Chop 1 cup of cashews (I use roasted and unsalted) and add to the mixture in the pot. I would love an immersion blender, and if you have one, I’m completely jealous and suggest you use it at this point. If you don’t, here’s time to bring out the food processor or blender. I used a blender this time and found it was more friendly for pouring. Our blender is wimpy, so I added about 2/3 cup water with each batch. This soup is sooooooooo super-thick and flavorful, don’t be shy about adding water in the blending process.

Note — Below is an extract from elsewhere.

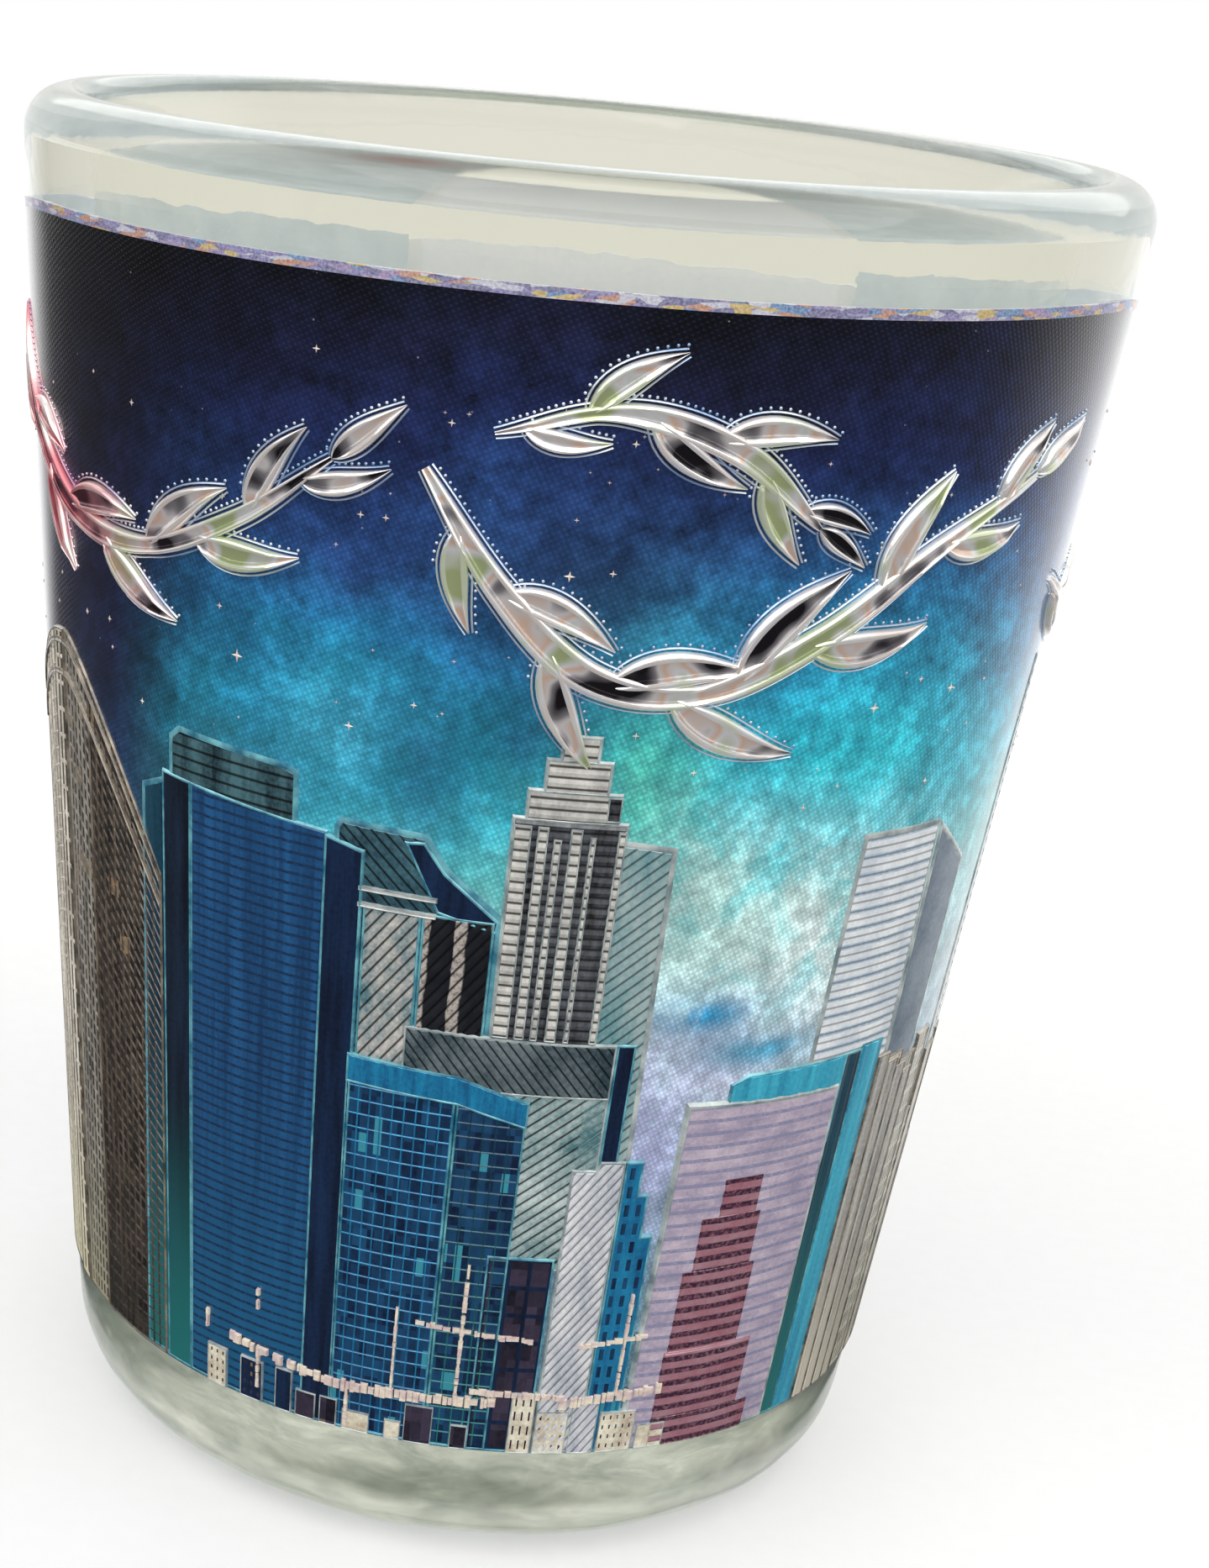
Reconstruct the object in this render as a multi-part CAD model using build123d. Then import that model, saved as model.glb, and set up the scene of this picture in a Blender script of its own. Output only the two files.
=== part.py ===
"""Souvenir shot glass: a thick pressed-glass tumbler with an embossed foil label.

Frame: millimetres, +Z up. The origin is the centre of the base, in the plane that
the glass stands on, so the whole object is above Z = 0. The middle of the picture
faces -Y, and azimuths are measured from there, positive towards +X.
"""

import os
from math import atan, cos, degrees, radians, sin

from build123d import *

# ---------------------------------------------------------------- driving dimensions

# Tumbler, outside
HEIGHT = 60.0
RIM_RADIUS = 24.4        # outer cone, at the height of the rim
BASE_RADIUS = 18.5       # outer cone, carried down to the plane of the base
BASE_EDGE_RADIUS = 3.7   # rounding between the wall and the base
LIP_OUTER_RADIUS = 1.7   # rounding of the lip towards the outside
LIP_INNER_RADIUS = 0.7   # rounding of the lip towards the drink
STANDING_RING_RADIUS = 13.2   # inner edge of the flat ring that the glass stands on
PUNT_DEPTH = 1.0         # hollow in the middle of the underside

# Tumbler, inside
RIM_WALL = 2.6           # wall thickness at the rim
FLOOR_WALL = 3.5         # wall thickness at the height of the floor
FLOOR_HEIGHT = 12.0      # solid glass under the drink
FLOOR_CORNER_RADIUS = 5.0
FLOOR_DISH = 0.5         # the floor is this much lower in its middle

# Picture label: three bonded layers, from the glass outwards
LABEL_BOTTOM = 6.0
LABEL_TOP = 55.9
LABEL_START = -157.0     # azimuth of the left end, degrees
LABEL_END = 139.0        # azimuth of the right end, degrees
ADHESIVE_THICKNESS = 0.03
FOIL_THICKNESS = 0.06
FILM_THICKNESS = 0.04
LAYER_GAP = 0.002        # clearance that keeps the bonded layers separate solids
REAR_SLOPE = 0.118       # the top edge falls this much per millimetre towards the back
REAR_SLOPE_START_Y = -9.6

# Plain paper sticker on the bare glass between the label's two ends
STICKER_WIDTH = 27.0     # wide enough to lap over both ends of the label
STICKER_TOP = 51.9
STICKER_BOTTOM = 34.5
STICKER_THICKNESS = 0.10
STICKER_CORNER_RADIUS = 1.5

# ---------------------------------------------------------------- derived values

TAPER = (RIM_RADIUS - BASE_RADIUS) / HEIGHT
HALF_ANGLE = atan(TAPER)
INNER_RIM_RADIUS = RIM_RADIUS - RIM_WALL
INNER_FLOOR_RADIUS = BASE_RADIUS + TAPER * FLOOR_HEIGHT - FLOOR_WALL
STICKER_AZIMUTH = (LABEL_END + LABEL_START + 360.0) / 2.0
FRONT_ANGLE = -90.0      # the direction of -Y, as an ordinary polar angle


def cone_radius(z, offset=0.0):
    """Radius of the outer cone at height z, moved outwards by offset along its normal."""
    return BASE_RADIUS + TAPER * z + offset / cos(HALF_ANGLE)


def cap_radius(half_width, height):
    """Radius of the sphere whose shallow cap has this half width and height."""
    return (half_width**2 + height**2) / (2 * height)


def revolve_profile(face, start_azimuth, sweep):
    """Turn a face in the XZ plane about Z, from one azimuth through a sweep."""
    solid = revolve(face, axis=Axis.Z, revolution_arc=sweep)
    return Rot(0, 0, FRONT_ANGLE + start_azimuth) * solid


# ---------------------------------------------------------------- glass tumbler

def glass_tumbler():
    """Pressed-glass body: tapered wall, heavy bottom, rounded lip and hollow underside."""
    wall_foot = (BASE_RADIUS, 0)
    wall_top = (RIM_RADIUS, HEIGHT)
    inner_top = (INNER_RIM_RADIUS, HEIGHT)
    inner_foot = (INNER_FLOOR_RADIUS, FLOOR_HEIGHT)
    floor_middle = (0, FLOOR_HEIGHT - FLOOR_DISH)
    punt_middle = (0, PUNT_DEPTH)
    ring_inner = (STANDING_RING_RADIUS, 0)
    floor_sphere = cap_radius(INNER_FLOOR_RADIUS, FLOOR_DISH)
    punt_sphere = cap_radius(STANDING_RING_RADIUS, PUNT_DEPTH)

    with BuildSketch(Plane.XZ) as section:
        with BuildLine():
            Line(ring_inner, wall_foot)
            Line(wall_foot, wall_top)
            Line(wall_top, inner_top)
            Line(inner_top, inner_foot)
            RadiusArc(inner_foot, floor_middle, floor_sphere)
            Line(floor_middle, punt_middle)
            RadiusArc(punt_middle, ring_inner, punt_sphere)
        make_face()
        corners = section.vertices()
        fillet(corners.sort_by_distance(wall_foot)[0], BASE_EDGE_RADIUS)
        fillet(section.vertices().sort_by_distance(wall_top)[0], LIP_OUTER_RADIUS)
        fillet(section.vertices().sort_by_distance(inner_top)[0], LIP_INNER_RADIUS)
        fillet(section.vertices().sort_by_distance(inner_foot)[0], FLOOR_CORNER_RADIUS)
    return revolve_profile(section.sketch, 0, 360)


# ---------------------------------------------------------------- picture label

def shell_on_cone(inner_offset, thickness, bottom, top, start_azimuth, sweep):
    """A thin shell wrapped on the outer cone, between two heights and two azimuths."""
    outer_offset = inner_offset + thickness
    with BuildSketch(Plane.XZ) as section:
        with BuildLine():
            Polyline(
                (cone_radius(bottom, inner_offset), bottom),
                (cone_radius(bottom, outer_offset), bottom),
                (cone_radius(top, outer_offset), top),
                (cone_radius(top, inner_offset), top),
                close=True,
            )
        make_face()
    return revolve_profile(section.sketch, start_azimuth, sweep)


def rear_trim():
    """Everything above the plane that slants down towards the back of the label."""
    size = 4 * RIM_RADIUS
    slant = degrees(atan(REAR_SLOPE))
    block = Pos(0, size / 2, size / 2) * Box(2 * size, size, size)
    return Pos(0, REAR_SLOPE_START_Y, LABEL_TOP) * Rot(-slant, 0, 0) * block


def label_layer(inner_offset, thickness):
    """One layer of the picture label, with the slanting top edge at the rear."""
    sweep = LABEL_END - LABEL_START
    layer = shell_on_cone(
        inner_offset, thickness, LABEL_BOTTOM, LABEL_TOP, LABEL_START, sweep
    )
    return layer - rear_trim()


# ---------------------------------------------------------------- plain sticker

def back_sticker(offset):
    """Rounded paper sticker that covers the gap and laps over both ends of the label."""
    middle_z = (STICKER_TOP + STICKER_BOTTOM) / 2
    height = STICKER_TOP - STICKER_BOTTOM
    middle_radius = cone_radius(middle_z)
    sweep = degrees(STICKER_WIDTH / middle_radius)
    shell = shell_on_cone(
        offset,
        STICKER_THICKNESS,
        STICKER_BOTTOM - 1,
        STICKER_TOP + 1,
        STICKER_AZIMUTH - sweep,
        2 * sweep,
    )
    outward_angle = radians(FRONT_ANGLE + STICKER_AZIMUTH)
    outward = (cos(outward_angle), sin(outward_angle), 0)
    sideways = (-sin(outward_angle), cos(outward_angle), 0)
    facing = Plane(origin=(0, 0, middle_z), x_dir=sideways, z_dir=outward)
    chord = 2 * middle_radius * sin(radians(sweep / 2))
    outline = RectangleRounded(chord, height, STICKER_CORNER_RADIUS)
    cutter = extrude(facing * outline, amount=2 * RIM_RADIUS)
    return shell & cutter


# ---------------------------------------------------------------- assembly

adhesive_offset = LAYER_GAP
foil_offset = adhesive_offset + ADHESIVE_THICKNESS + LAYER_GAP
film_offset = foil_offset + FOIL_THICKNESS + LAYER_GAP
sticker_offset = film_offset + FILM_THICKNESS + LAYER_GAP

nodes = {
    "glass_tumbler": glass_tumbler(),
    "label_adhesive": label_layer(adhesive_offset, ADHESIVE_THICKNESS),
    "label_foil": label_layer(foil_offset, FOIL_THICKNESS),
    "label_print_film": label_layer(film_offset, FILM_THICKNESS),
    "back_sticker": back_sticker(sticker_offset),
}

os.makedirs("parts", exist_ok=True)
for name, shape in nodes.items():
    export_step(shape, f"parts/{name}.step")
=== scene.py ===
"""Looks of the souvenir shot glass: lathed glass, embossed picture label and plain sticker.

The artwork is modelled flat and then wrapped. A flat point is (x, y, h) in millimetres:
x is azimuth times DEGREE_MM, y is height above the table, and h stands out from the glass.
Azimuth 0 is the middle of the picture, which faces -Y, and grows towards +X.
"""

import math
import random

import bmesh
import bpy
from mathutils import Matrix, Vector, noise


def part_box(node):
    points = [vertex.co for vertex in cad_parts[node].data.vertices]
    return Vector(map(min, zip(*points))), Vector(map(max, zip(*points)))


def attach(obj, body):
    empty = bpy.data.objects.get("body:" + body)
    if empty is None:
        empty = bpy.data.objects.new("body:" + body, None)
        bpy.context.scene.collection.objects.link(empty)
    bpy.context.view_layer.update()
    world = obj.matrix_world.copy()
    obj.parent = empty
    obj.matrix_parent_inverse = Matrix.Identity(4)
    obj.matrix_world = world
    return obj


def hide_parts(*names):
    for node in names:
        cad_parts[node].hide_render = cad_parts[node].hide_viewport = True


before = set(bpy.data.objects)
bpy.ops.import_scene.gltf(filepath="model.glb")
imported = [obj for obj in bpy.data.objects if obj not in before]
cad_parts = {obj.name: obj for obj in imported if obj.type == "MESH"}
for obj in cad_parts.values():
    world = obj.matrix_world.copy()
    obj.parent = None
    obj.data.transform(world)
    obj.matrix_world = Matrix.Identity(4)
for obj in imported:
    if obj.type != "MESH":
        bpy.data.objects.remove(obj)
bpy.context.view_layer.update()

# ---------------------------------------------------------------- sizes, in millimetres

MM = 0.001
DEGREE_MM = 0.4            # flat width of one degree round the glass
SLICE = 0.5                # widest strip that is still bent round the glass without facets
WELD = 1e-5                # corners closer than this count as one

# The glass, as its CAD section
RIM_RADIUS = 24.4
BASE_RADIUS = 18.5
RIM_WALL = 2.6
FLOOR_WALL = 3.5
FLOOR_HEIGHT = 12.0
FLOOR_DISH = 0.5
FLOOR_CORNER = 5.0
BASE_EDGE = 3.7
LIP_OUTER = 1.7
LIP_INNER = 0.7
RING_INNER = 13.2
RING_OUTER = 15.1
PUNT_DEPTH = 1.0

# The label: its layers, measured outwards from the glass, and its edges
BACK_INNER = -0.02         # just inside the glass: the adhesive wets it, with no air between
BACK_OUTER = 0.012
SHEET_OUTER = 0.10
STRIP_OUTER = 0.103        # the speckled edge strip is a hair proud of the picture
ART_FOOT = 0.07            # raised artwork starts inside the sheet, so that it has no gap
GROOVE = 0.02              # how far a building's panel sinks below the line round it
THIN_RIM = (0.07, 0.05, 0.03)        # widths of that line's rise, crest and drop
WIDE_RIM = (0.12, 0.08, 0.05)
RIDGE_INSET = 0.015        # flat edge that is left round a ridged panel
ON_CREST = 0.12            # share of half a pitch within which a corner is on a crest
SMALLEST_PANE = 2.5        # panes narrower than this many frame widths stay uncut
SHOWN = 0.02               # outward slope above which a face counts as facing out
REAR_SLOPE = 0.118         # fall of the label's top edge for each millimetre towards the rear
REAR_SLOPE_START_Y = -9.6
REAR_SLOPE_EASE = 3.0
EDGE_STRIP = 0.42          # speckled sliver along the top edge of the picture

STICKER_THICKNESS = 0.10
STICKER_CORNER = 1.5
STICKER_CLIMB = 1.2        # width over which the sticker rises from the glass onto the label


def node_rings(node, height, pick):
    """Radius, in millimetres, of a CAD node's vertices at one of its flat edges."""
    radii = []
    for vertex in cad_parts[node].data.vertices:
        if abs(vertex.co.z - height) < WELD:
            radii.append(math.hypot(vertex.co.x, vertex.co.y) / MM)
    return pick(radii)


def azimuth_of(point):
    """Degrees round the glass from the middle of the picture, positive towards +X."""
    return math.degrees(math.atan2(point.x, -point.y))


label_low, label_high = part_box("label_adhesive")
LABEL_BOTTOM = label_low.z / MM
LABEL_TOP = label_high.z / MM
bottom_radius = node_rings("label_adhesive", label_low.z, min)
top_radius = node_rings("label_adhesive", label_high.z, min)
label_azimuths = [azimuth_of(v.co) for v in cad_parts["label_adhesive"].data.vertices]
LABEL_START = min(label_azimuths)
LABEL_END = max(label_azimuths)
TAPER = (top_radius - bottom_radius) / (LABEL_TOP - LABEL_BOTTOM)
HALF_ANGLE = math.atan(TAPER)
GLASS_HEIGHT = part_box("glass_tumbler")[1].z / MM
sticker_low, sticker_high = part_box("back_sticker")


def cone_radius(z):
    """Radius of the outside of the glass at height z."""
    return bottom_radius + TAPER * (z - LABEL_BOTTOM)


def wrap(flat):
    """Bends one flat artwork point round the glass, in metres."""
    azimuth = math.radians(flat.x / DEGREE_MM)
    radius = cone_radius(flat.y) + flat.z * math.cos(HALF_ANGLE)
    height = flat.y - flat.z * math.sin(HALF_ANGLE)
    x = radius * math.sin(azimuth)
    y = -radius * math.cos(azimuth)
    return Vector((x, y, height)) * MM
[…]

Since smoothing out the soup in batches can be messy with extra bowls to hold the smooth soup, reserving the pot to heat the finished soup, I finally found a system. (Please do share if yours is more efficient!!) Food processors and bowls make a mess in pouring, so this time I utilized 4-cup and 8-cup Pyrex measuring containers. I ladled the soup into the 4-cup one to transfer to the blender (though if you have more counter space, ladle right into your nearby blender!). After blending, I poured the smooth soup into the 8-cup container, which was then problem-free pouring to heat back in the pot! A final taste for flavor and you’re ready to enjoy with fresh, warmed country bread and cold sweet butter. Soooooooooooooo incredible. My hubby intended to make a sandwich too, but we both found the soup so filling one roll completed a perfect winter meal!
This soup is so thick (a bowl of Velveeta, I’m telling you) you could lessen the cashew amounts or substitute the milk for broth (though you may be replacing calcium with sodium). Do make and share your suggestions! Worth creating over and over and over again.